L’edificio religioso, prima del ciclone  del 1930, annoverava un cospicuo patrimonio artistico per merito del parroco del tempo, don Giovanni Saccardo, che guidò la comunità cristiana di Selva per oltre 50 anni. Infatti il sacerdote, animato da una grande sensibilità artistico-culturale, rese la piccola chiesa del paese uno scrigno ricco di opere dei principali pittori della nota Scuola Veneta. Attingendo anche a risorse economiche della propria famiglia, acquisì dalle dismissioni del periodo napoleonico molte opere pittoriche e preziosi altari di marmo, dei quali è rimasto poco. Pertanto Selva non fu più soltanto una povera comunità contadina, perché ospitava nella sua chiesa una ricchezza di arte, cultura e bellezza di cui tutti potevano godere in egual misura. Anche oggi la chiesa è una sorta di piccola pinacoteca che ospita, oltre alle tele di Palma il Giovane, del Damini e del Ricchi, l’Icona trecentesca di Paolo Veneziano, la Crocifissione del Tintoretto (in restauro a Venezia), i sei grandi teleri con le storie di Mosè dei fratelli Guardi e di Francesco Fontebasso e la pala di Vincenzo Guarana, collocata sull’Altare Maggiore. Sono opere ritornate al loro originale splendore e che rappresentano un “segno” concreto della presenza di Dio fra i fedeli aiutandoli a ricordare che la chiesa è il luogo accogliente dove i cristiani si ritrovano per lodare il Signore, ascoltare la sua Parola, pregare, ricevere i doni dei Sacramenti.

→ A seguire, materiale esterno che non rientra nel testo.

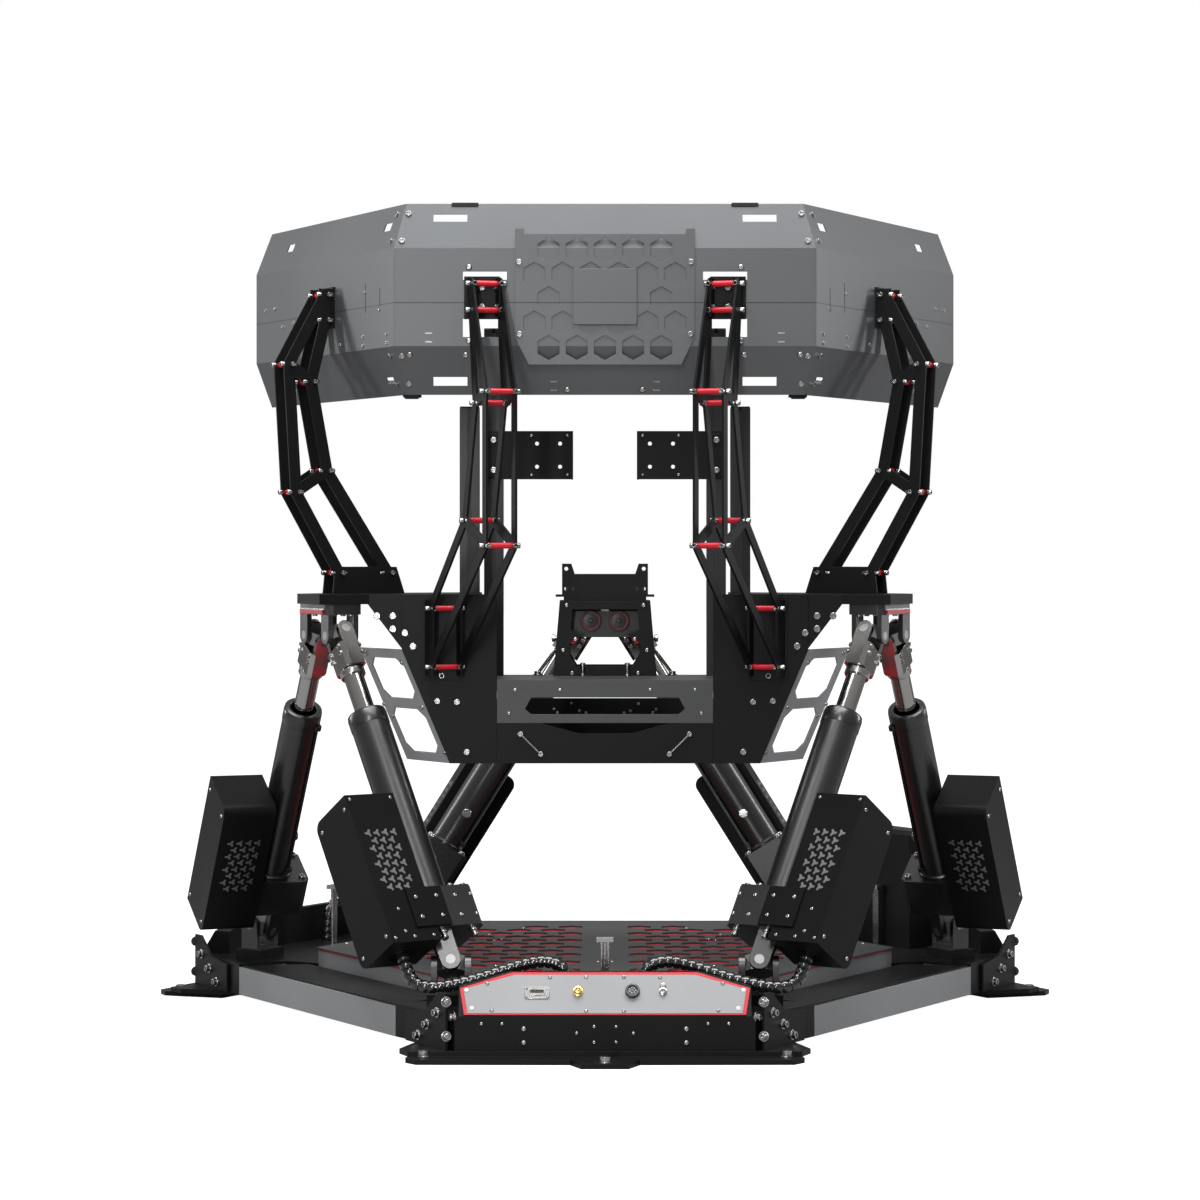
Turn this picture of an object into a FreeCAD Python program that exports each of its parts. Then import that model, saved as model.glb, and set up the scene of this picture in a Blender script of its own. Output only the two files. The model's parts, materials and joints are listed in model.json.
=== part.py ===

“L’arte educa, sviluppa un senso di appartenenza, unisce le persone – ha evidenziato il parroco di Selva don Angelo Rossi - ed è al tempo stesso uno strumento del pensiero, un linguaggio universale, un modo di comunicare attraverso il tempo e tra le generazioni. Così come una società povera ha trovato nell’arte un aspetto di progresso e di elevazione, tanto più ora, in una società smarrita e secolarizzata, l’arte può servire a riappropriarci degli imprescindibili valori umani, etici e cristiani”.